▶ [Brief] Using the data below, repeat all of it precisely.

▶ [Dataset section]

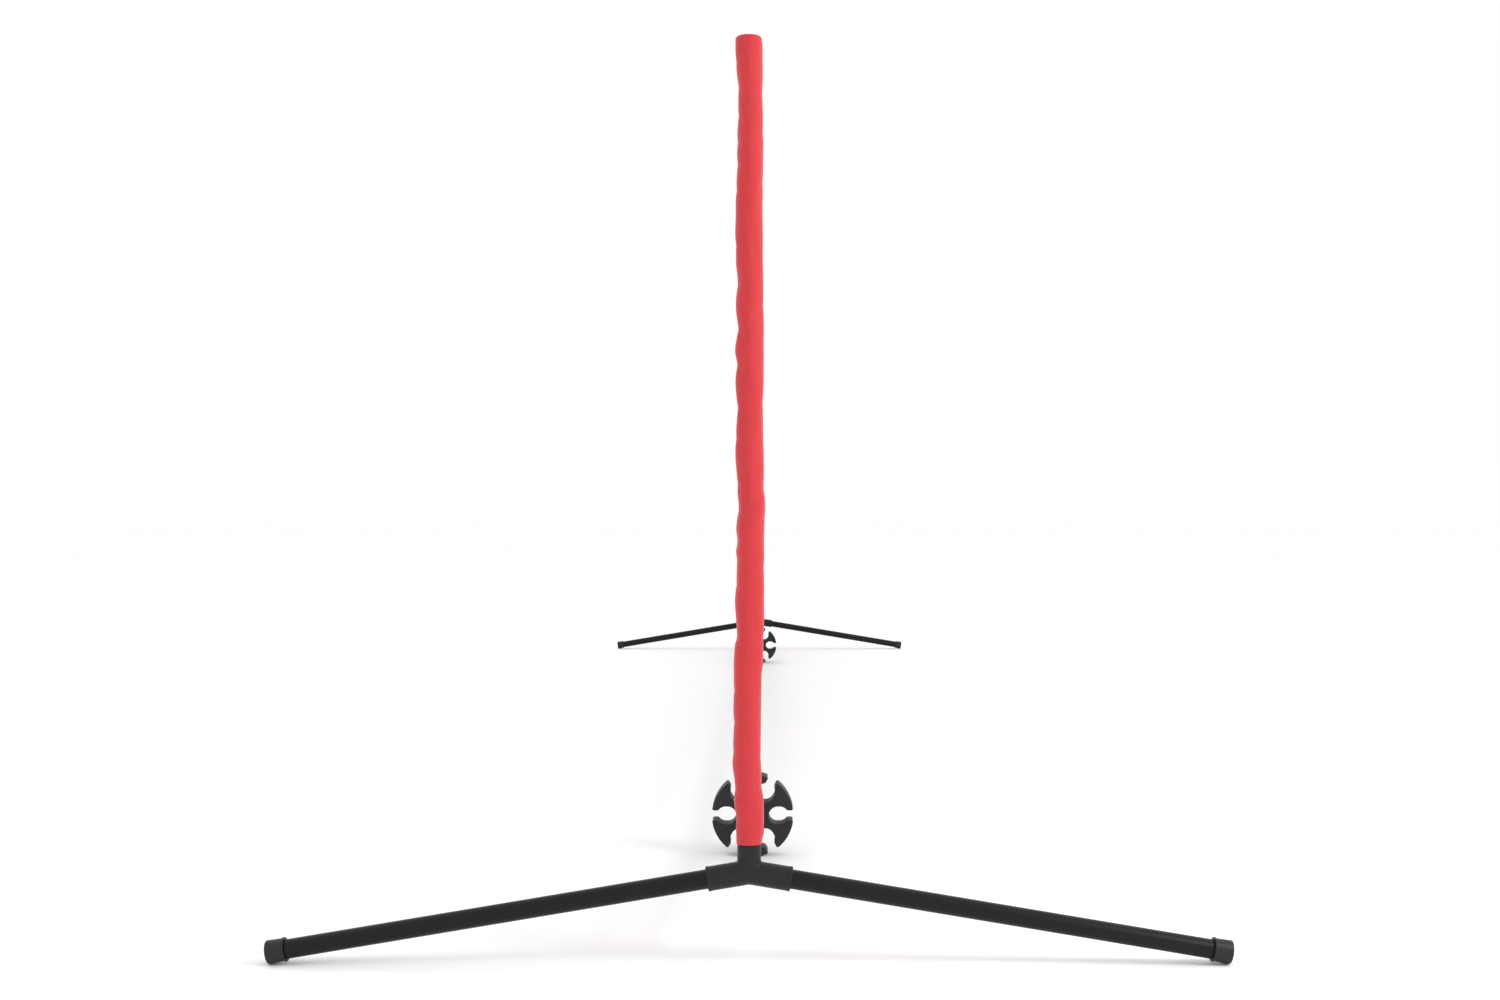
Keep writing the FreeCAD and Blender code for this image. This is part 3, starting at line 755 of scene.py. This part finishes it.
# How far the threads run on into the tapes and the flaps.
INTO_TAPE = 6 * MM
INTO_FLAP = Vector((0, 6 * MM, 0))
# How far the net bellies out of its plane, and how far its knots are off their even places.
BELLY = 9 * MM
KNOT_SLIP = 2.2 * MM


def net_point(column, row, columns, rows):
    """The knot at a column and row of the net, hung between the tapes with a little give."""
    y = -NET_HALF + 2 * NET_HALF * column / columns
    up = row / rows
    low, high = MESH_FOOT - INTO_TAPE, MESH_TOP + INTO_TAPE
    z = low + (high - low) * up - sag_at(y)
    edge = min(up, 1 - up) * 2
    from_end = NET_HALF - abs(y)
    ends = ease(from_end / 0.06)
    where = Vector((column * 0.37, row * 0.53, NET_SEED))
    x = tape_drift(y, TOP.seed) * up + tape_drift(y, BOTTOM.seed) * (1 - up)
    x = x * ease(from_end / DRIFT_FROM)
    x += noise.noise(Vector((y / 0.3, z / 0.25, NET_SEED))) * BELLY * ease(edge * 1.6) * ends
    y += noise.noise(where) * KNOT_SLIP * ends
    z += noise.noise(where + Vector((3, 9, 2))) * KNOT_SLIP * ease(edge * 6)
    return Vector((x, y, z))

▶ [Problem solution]
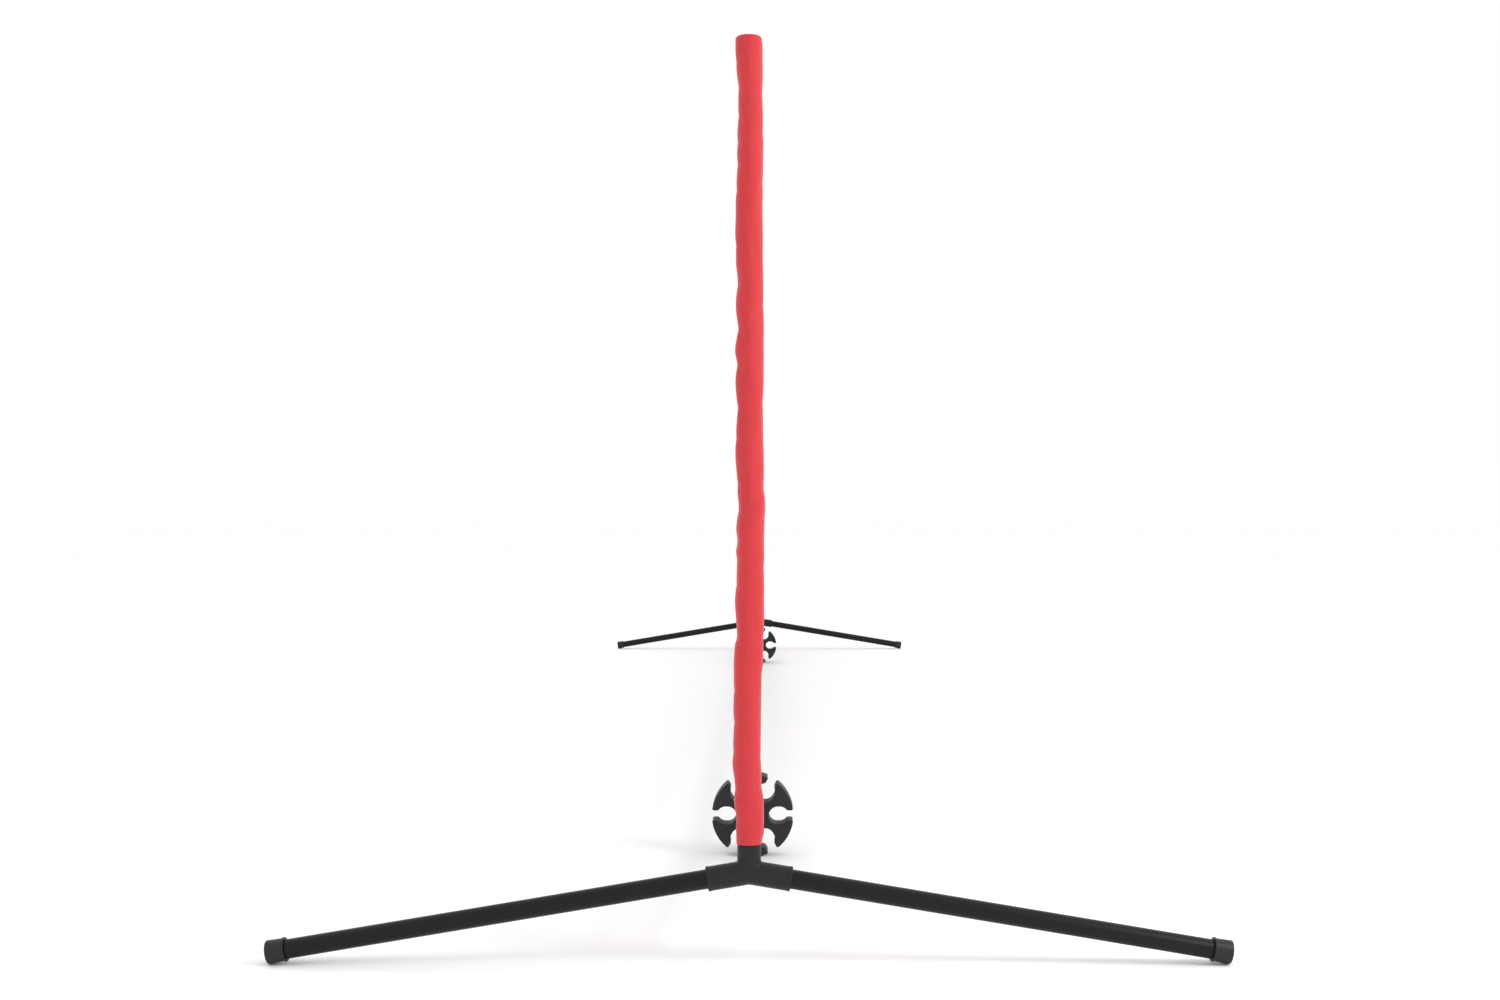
Keep writing the FreeCAD and Blender code for this image. This is part 3, starting at line 755 of scene.py. This part finishes it.
# How far the threads run on into the tapes and the flaps.
INTO_TAPE = 6 * MM
INTO_FLAP = Vector((0, 6 * MM, 0))
# How far the net bellies out of its plane, and how far its knots are off their even places.
BELLY = 9 * MM
KNOT_SLIP = 2.2 * MM


def net_point(column, row, columns, rows):
    """The knot at a column and row of the net, hung between the tapes with a little give."""
    y = -NET_HALF + 2 * NET_HALF * column / columns
    up = row / rows
    low, high = MESH_FOOT - INTO_TAPE, MESH_TOP + INTO_TAPE
    z = low + (high - low) * up - sag_at(y)
    edge = min(up, 1 - up) * 2
    from_end = NET_HALF - abs(y)
    ends = ease(from_end / 0.06)
    where = Vector((column * 0.37, row * 0.53, NET_SEED))
    x = tape_drift(y, TOP.seed) * up + tape_drift(y, BOTTOM.seed) * (1 - up)
    x = x * ease(from_end / DRIFT_FROM)
    x += noise.noise(Vector((y / 0.3, z / 0.25, NET_SEED))) * BELLY * ease(edge * 1.6) * ends
    y += noise.noise(where) * KNOT_SLIP * ends
    z += noise.noise(where + Vector((3, 9, 2))) * KNOT_SLIP * ease(edge * 6)
    return Vector((x, y, z))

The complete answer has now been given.